CODEWITHSUNDEEP
cprintf
user1424739
user1424739

Reputation: 13685

turning an array into a variable number of arguments

In pseudo code, I want put an arbitrary number of arguments to printf depending on the length of the argv, where the argv[1] is the format string.

int main(int argc, char *argv[]) {
printf(argv[1], argv[2], ...);
}

Uses can call the program as ./prog "%s %s" a b, ./prog "%s %s %s" a b c, and so on.

Could anybody let me know how to achieve this in C?

Upvotes: 0

Views: 171

Answers (4)

mediocrevegetable1
mediocrevegetable1

Reputation: 4217

Here's something I just hacked together right now, it does does minimal parsing of the string and leaves most of it up to printf.

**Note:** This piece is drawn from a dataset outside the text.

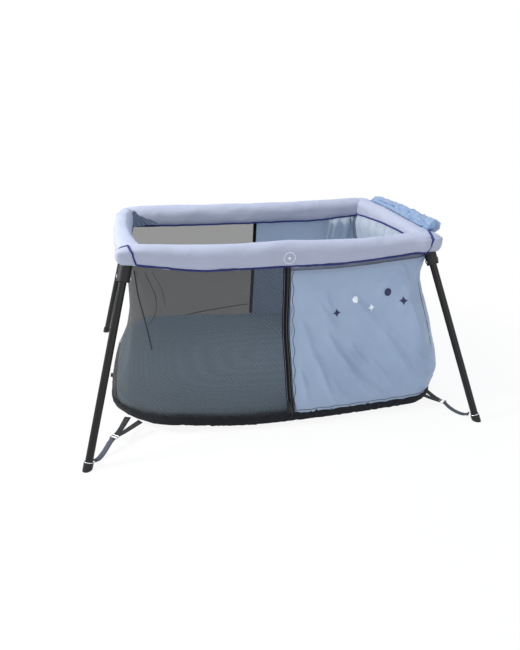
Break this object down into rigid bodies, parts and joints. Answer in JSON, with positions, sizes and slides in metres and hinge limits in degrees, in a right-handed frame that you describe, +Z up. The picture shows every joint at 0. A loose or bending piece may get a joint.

It should also work with any number of arguments. Of course, since arguments are passed as char *s through the command line, this will only work with %s and its variants (and %%, but not sure if that counts as a format specifier).

#include <stdio.h>
#include <stdlib.h>
#include <string.h>

int main(int argc, char *argv[])
{
    if (argc < 2)
    {
        fprintf(stderr, "Usage: %s <format string>[ <args>]\n", argv[0]);
        return 1;
    }
    // These pointers will constantly jump from format spec. to format spec.
    char *last_fmt = argv[1], *next_fmt, *next_next_fmt;
    char *buf = NULL; // a buffer to hold a substring of argv[1]
    unsigned i = 2;       // Used to iterate over argv[2+]
    while (1)
    {
        next_fmt = last_fmt - 2;
        do
        {
            if ((next_fmt = strchr(next_fmt + 2, '%')) == NULL)
            {
                /* Your compiler may warn about this line specifically (it did for me),
                   but rest assured that there are indeed no format specifiers
                   here really, printf is just needed for printing "%%"s as "%"s */
                printf(last_fmt);
                return 0;
            }
        } while (next_fmt[1] == '%');
        next_next_fmt = next_fmt - 1;
        do
        {
            if ((next_next_fmt = strchr(next_next_fmt + 2, '%')) == NULL)
            {
                printf(last_fmt == argv[1] ? last_fmt : next_fmt,
                       argv[i]);
                return 0;
            }
        } while (next_next_fmt[1] == '%');
        buf = malloc(next_next_fmt - last_fmt + 1);
        memcpy(buf, last_fmt, next_next_fmt - last_fmt);
        buf[next_next_fmt - last_fmt] = '\0';
        printf(buf, argv[i]);
        free(buf);
        ++i;
        last_fmt = next_next_fmt;
    }
}

An example of running:

./a.out "Hello %.2s World! %s" "foo" "bar"
Hello fo World! bar

./a.out "Hello %10s World!" "foo" "bar"
Hello        foo World!

./a.out "Hello %5.2s World!" "random"
Hello    ra World!

./a.out
Usage: ./a.out <format string>[ <args>]

./a.out "Hello %%s World %s" "a"
Hello %s World a

./a.out "%s %s %s" "a" "b" "c"
a b c

You could build upon this yourself, but if you want to handle other format specifiers, you'll have to do actual parsing of the string. At that point, you would basically be creating another printf.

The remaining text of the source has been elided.